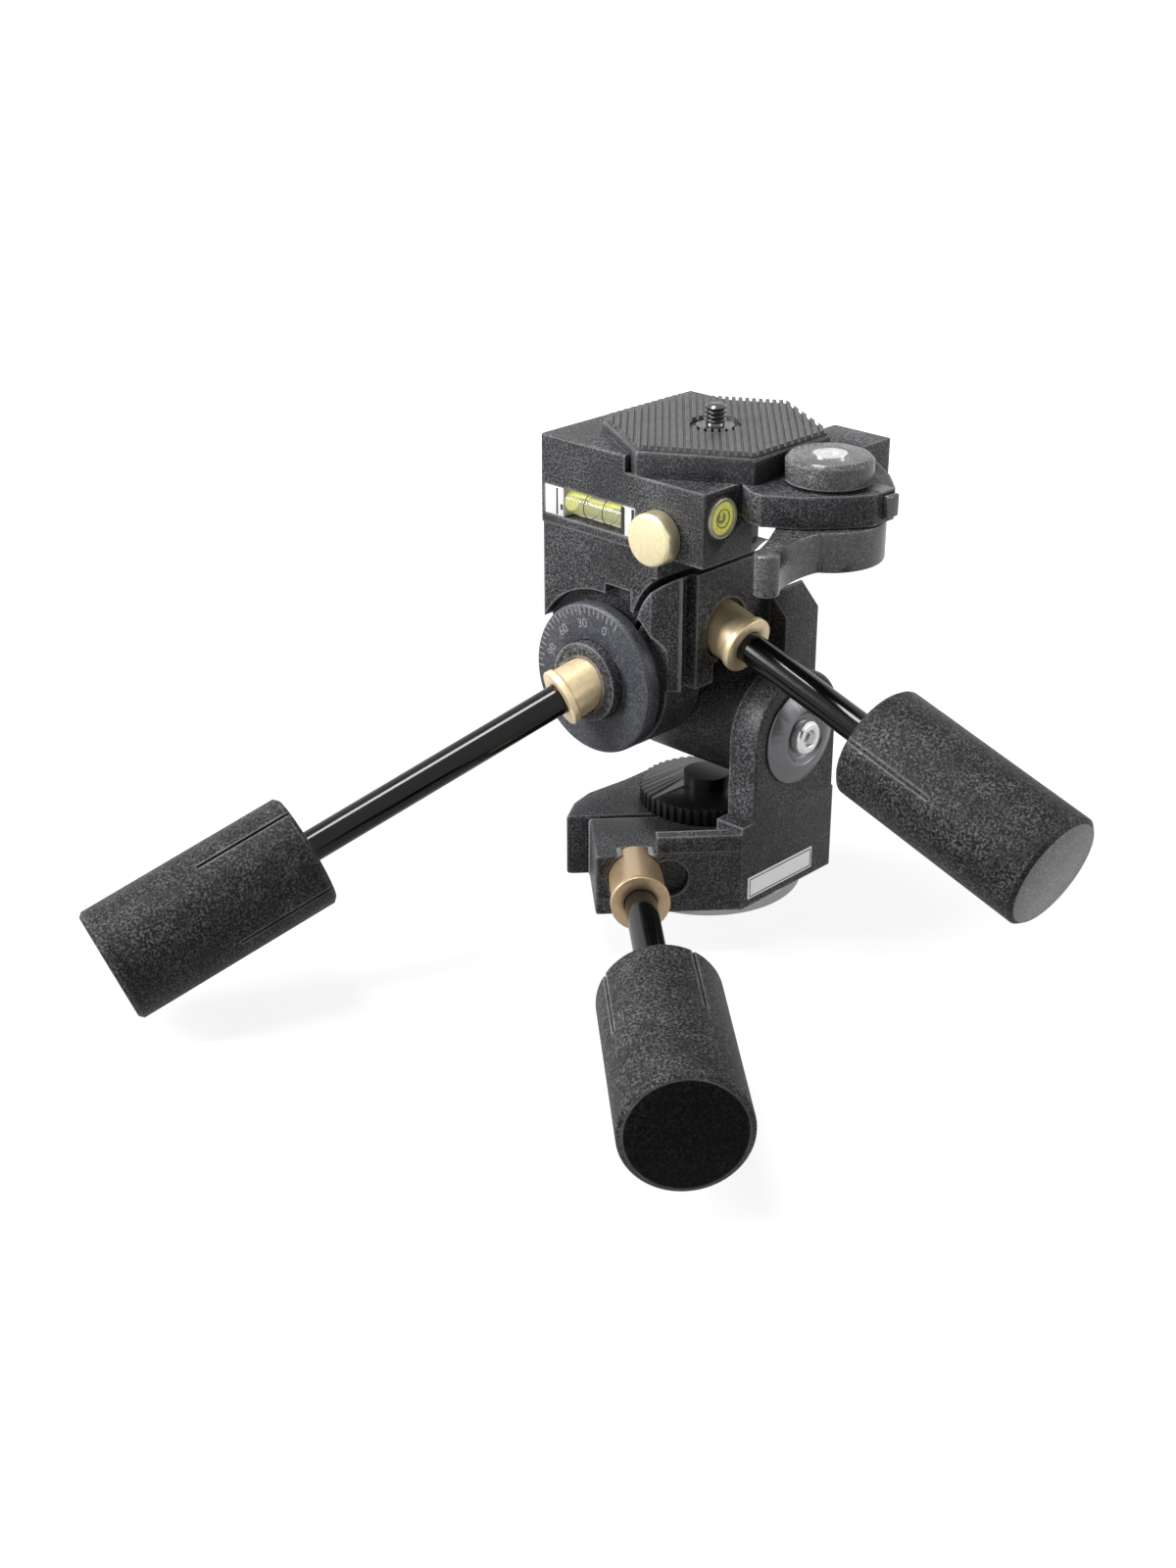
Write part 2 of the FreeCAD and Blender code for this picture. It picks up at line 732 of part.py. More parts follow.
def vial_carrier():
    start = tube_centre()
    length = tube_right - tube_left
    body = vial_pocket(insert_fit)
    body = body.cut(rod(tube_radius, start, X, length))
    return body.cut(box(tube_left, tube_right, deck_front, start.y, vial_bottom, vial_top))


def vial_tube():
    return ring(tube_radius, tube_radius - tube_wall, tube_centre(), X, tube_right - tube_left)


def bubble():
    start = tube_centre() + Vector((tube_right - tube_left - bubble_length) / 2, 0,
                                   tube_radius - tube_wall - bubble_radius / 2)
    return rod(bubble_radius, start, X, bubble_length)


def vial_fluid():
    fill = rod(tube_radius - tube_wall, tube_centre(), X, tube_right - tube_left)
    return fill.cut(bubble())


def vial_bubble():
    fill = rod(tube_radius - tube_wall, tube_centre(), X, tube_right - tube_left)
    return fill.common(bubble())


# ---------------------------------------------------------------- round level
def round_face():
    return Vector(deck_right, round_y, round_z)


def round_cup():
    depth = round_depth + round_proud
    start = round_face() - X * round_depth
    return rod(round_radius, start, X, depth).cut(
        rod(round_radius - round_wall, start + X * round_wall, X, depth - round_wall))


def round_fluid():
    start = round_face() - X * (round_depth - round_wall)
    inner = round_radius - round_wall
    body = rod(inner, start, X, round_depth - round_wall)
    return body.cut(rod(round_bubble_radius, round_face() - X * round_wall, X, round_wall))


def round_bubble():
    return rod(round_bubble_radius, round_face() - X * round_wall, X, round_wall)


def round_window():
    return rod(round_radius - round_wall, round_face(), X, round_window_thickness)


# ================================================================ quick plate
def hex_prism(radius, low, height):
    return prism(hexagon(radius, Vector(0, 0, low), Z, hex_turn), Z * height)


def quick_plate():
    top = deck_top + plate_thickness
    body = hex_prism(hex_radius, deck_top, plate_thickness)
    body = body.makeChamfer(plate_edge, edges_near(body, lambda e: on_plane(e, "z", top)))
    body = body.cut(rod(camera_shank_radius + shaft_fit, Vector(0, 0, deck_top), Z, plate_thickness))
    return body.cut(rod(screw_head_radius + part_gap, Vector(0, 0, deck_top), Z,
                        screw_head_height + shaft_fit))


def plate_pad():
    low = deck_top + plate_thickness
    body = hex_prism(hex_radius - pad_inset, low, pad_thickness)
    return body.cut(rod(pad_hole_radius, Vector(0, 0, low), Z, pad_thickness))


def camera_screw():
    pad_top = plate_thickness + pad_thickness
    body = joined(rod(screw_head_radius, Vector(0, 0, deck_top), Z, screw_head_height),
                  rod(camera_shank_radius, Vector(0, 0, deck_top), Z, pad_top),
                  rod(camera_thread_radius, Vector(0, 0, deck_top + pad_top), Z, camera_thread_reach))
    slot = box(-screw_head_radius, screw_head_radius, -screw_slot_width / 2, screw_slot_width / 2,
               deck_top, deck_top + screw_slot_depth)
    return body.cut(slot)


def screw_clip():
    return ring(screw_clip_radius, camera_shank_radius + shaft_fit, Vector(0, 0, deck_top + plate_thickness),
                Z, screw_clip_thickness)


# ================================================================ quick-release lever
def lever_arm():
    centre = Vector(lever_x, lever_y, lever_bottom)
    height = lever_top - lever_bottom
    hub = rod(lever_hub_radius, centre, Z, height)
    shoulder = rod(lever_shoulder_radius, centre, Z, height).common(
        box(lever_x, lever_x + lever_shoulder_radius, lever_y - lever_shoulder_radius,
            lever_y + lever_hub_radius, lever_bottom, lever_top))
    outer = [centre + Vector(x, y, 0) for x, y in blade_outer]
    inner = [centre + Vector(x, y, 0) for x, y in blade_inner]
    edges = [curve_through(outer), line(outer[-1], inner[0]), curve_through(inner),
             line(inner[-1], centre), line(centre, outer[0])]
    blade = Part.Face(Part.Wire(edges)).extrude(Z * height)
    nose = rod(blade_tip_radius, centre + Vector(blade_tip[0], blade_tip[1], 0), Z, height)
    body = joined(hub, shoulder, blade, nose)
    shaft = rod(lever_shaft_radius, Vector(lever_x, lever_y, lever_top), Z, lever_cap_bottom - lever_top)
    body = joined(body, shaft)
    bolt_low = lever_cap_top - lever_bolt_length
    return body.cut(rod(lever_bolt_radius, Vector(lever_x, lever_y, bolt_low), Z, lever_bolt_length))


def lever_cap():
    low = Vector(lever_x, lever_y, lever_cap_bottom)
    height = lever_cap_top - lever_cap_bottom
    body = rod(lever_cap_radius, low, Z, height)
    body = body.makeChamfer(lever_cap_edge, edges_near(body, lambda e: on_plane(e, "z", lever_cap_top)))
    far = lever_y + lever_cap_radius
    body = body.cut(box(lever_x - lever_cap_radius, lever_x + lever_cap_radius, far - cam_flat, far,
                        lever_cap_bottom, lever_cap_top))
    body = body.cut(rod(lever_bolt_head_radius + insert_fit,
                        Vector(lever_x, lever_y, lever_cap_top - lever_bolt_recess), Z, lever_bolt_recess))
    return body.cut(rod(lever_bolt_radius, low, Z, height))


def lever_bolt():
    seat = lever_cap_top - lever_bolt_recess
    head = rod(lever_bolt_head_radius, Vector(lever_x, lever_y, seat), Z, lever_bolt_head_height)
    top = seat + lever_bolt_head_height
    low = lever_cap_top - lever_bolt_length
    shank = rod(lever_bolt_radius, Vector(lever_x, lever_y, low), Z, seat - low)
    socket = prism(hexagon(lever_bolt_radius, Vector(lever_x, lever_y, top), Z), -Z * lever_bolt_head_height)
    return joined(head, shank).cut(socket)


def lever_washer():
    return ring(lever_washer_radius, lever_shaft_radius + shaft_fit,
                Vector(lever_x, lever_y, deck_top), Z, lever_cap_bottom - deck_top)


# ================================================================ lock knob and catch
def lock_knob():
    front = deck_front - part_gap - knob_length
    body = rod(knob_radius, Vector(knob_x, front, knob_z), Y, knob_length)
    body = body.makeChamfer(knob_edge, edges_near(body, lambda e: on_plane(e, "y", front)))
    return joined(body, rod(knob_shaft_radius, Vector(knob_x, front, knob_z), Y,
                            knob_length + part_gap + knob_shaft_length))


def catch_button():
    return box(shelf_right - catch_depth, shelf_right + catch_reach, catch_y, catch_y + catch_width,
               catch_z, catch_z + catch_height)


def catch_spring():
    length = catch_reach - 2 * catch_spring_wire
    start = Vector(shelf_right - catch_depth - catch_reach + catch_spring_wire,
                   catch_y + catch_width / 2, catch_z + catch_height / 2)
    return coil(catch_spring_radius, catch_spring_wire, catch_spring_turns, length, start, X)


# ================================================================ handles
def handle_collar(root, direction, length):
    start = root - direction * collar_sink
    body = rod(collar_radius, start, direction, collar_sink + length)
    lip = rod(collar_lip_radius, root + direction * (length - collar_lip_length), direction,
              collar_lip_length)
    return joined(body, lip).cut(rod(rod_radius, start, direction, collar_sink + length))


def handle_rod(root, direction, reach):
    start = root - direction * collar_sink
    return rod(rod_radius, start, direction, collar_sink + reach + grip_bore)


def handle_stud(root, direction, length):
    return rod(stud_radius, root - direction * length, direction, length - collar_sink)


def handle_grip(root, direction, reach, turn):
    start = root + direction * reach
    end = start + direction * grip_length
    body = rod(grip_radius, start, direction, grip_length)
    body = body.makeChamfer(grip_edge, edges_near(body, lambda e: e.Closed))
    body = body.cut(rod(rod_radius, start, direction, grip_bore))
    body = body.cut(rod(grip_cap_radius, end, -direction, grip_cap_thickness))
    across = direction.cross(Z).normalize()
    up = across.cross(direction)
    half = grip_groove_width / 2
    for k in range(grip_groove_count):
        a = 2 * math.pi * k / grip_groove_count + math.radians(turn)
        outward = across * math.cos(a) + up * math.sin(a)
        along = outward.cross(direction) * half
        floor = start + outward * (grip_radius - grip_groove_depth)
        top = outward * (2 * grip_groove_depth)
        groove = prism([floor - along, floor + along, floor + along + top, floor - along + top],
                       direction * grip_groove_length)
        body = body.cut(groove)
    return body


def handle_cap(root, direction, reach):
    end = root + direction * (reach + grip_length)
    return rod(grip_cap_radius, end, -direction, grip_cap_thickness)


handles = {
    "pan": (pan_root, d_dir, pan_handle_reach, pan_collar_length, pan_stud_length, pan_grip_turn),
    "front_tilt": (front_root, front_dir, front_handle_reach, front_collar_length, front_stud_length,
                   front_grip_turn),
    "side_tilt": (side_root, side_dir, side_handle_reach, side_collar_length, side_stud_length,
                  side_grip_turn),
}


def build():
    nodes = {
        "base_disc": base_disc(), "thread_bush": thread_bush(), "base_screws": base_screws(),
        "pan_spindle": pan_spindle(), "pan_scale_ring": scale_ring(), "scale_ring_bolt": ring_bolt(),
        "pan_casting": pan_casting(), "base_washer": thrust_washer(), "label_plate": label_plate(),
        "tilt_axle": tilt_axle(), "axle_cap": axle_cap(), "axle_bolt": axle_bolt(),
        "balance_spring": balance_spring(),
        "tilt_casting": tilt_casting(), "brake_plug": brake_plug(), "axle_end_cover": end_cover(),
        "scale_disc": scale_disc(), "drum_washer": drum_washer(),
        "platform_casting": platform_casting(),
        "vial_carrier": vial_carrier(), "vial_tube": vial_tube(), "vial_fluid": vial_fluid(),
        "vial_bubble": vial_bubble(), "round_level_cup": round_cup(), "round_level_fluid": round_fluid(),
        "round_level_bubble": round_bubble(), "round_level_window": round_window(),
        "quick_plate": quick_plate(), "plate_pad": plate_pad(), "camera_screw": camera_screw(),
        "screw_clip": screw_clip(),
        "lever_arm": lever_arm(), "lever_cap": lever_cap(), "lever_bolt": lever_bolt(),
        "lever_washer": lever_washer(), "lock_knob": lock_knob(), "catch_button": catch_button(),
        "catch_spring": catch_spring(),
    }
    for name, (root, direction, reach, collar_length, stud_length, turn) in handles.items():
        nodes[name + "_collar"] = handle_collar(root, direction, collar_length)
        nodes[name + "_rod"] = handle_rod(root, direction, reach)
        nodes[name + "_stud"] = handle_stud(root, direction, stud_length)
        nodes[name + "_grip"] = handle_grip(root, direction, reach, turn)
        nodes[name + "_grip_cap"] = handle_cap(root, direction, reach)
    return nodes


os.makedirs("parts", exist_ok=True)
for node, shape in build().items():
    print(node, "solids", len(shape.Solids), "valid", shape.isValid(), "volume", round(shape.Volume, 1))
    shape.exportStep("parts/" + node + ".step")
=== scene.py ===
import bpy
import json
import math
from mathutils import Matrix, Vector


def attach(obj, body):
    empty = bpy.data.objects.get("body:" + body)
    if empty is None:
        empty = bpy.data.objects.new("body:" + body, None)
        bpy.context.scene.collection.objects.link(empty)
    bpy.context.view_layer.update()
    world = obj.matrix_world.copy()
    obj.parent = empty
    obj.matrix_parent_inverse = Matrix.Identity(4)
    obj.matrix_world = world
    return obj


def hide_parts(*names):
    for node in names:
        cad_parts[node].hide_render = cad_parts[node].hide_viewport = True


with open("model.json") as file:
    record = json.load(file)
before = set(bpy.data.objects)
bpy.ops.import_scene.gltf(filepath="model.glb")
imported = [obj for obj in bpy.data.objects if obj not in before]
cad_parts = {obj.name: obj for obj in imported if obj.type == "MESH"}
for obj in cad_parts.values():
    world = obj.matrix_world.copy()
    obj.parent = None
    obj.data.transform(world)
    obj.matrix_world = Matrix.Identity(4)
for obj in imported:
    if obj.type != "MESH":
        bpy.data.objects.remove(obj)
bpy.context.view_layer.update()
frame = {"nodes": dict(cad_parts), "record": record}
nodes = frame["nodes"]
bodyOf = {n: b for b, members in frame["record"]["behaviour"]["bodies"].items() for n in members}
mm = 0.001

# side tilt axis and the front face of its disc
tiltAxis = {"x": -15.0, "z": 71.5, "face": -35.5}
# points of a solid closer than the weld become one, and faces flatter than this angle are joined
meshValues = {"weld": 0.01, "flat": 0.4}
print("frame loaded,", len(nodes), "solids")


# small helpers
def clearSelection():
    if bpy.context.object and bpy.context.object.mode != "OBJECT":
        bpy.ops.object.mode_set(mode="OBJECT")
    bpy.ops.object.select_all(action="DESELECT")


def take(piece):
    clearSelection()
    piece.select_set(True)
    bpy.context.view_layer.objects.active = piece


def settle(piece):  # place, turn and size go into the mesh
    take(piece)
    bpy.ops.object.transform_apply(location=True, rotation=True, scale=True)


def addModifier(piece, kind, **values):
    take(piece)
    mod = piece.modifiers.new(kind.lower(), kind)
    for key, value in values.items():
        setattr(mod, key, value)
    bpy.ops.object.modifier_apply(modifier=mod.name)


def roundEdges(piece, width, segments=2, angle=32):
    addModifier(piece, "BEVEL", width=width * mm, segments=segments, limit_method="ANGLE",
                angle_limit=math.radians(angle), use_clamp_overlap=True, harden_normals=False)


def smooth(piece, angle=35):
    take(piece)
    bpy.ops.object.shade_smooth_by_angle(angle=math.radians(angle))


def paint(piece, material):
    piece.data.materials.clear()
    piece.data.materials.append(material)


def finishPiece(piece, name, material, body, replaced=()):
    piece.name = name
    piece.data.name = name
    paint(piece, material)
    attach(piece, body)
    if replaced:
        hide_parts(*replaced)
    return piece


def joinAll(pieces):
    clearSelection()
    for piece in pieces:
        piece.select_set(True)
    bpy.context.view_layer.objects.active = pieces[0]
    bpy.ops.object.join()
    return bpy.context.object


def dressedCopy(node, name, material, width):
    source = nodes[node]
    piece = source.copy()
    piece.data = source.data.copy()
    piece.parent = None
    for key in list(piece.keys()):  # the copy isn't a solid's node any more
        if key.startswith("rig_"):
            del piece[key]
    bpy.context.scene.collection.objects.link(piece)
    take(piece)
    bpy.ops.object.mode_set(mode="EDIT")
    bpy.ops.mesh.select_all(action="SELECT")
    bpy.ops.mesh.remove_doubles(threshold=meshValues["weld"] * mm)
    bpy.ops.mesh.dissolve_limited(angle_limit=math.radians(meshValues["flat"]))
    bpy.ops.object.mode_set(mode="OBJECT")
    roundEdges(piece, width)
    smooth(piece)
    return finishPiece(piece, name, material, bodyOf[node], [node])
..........
# TASK TO CARRY OUT
Only the lines from the first line of the material above through the line that contains "return fill.cut(bubble())" should be quoted, each one exactly.

# SOLUTION
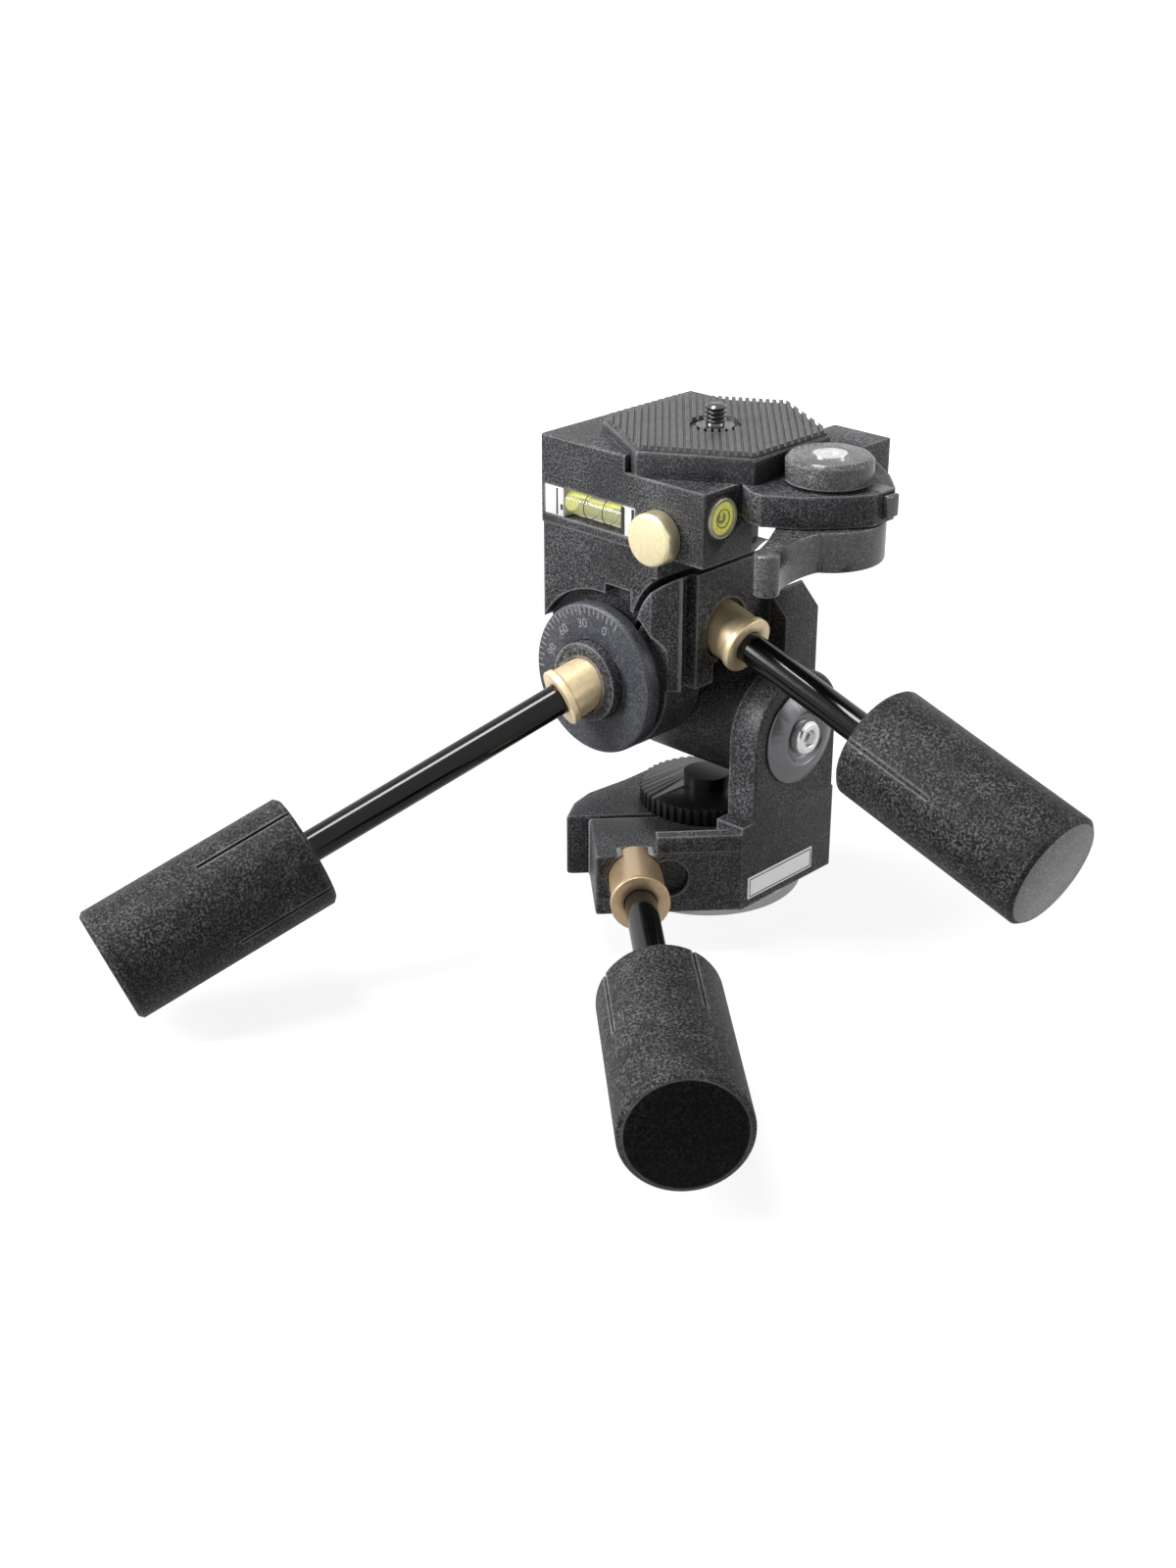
Write part 2 of the FreeCAD and Blender code for this picture. It picks up at line 732 of part.py. More parts follow.
def vial_carrier():
    start = tube_centre()
    length = tube_right - tube_left
    body = vial_pocket(insert_fit)
    body = body.cut(rod(tube_radius, start, X, length))
    return body.cut(box(tube_left, tube_right, deck_front, start.y, vial_bottom, vial_top))


def vial_tube():
    return ring(tube_radius, tube_radius - tube_wall, tube_centre(), X, tube_right - tube_left)


def bubble():
    start = tube_centre() + Vector((tube_right - tube_left - bubble_length) / 2, 0,
                                   tube_radius - tube_wall - bubble_radius / 2)
    return rod(bubble_radius, start, X, bubble_length)


def vial_fluid():
    fill = rod(tube_radius - tube_wall, tube_centre(), X, tube_right - tube_left)
    return fill.cut(bubble())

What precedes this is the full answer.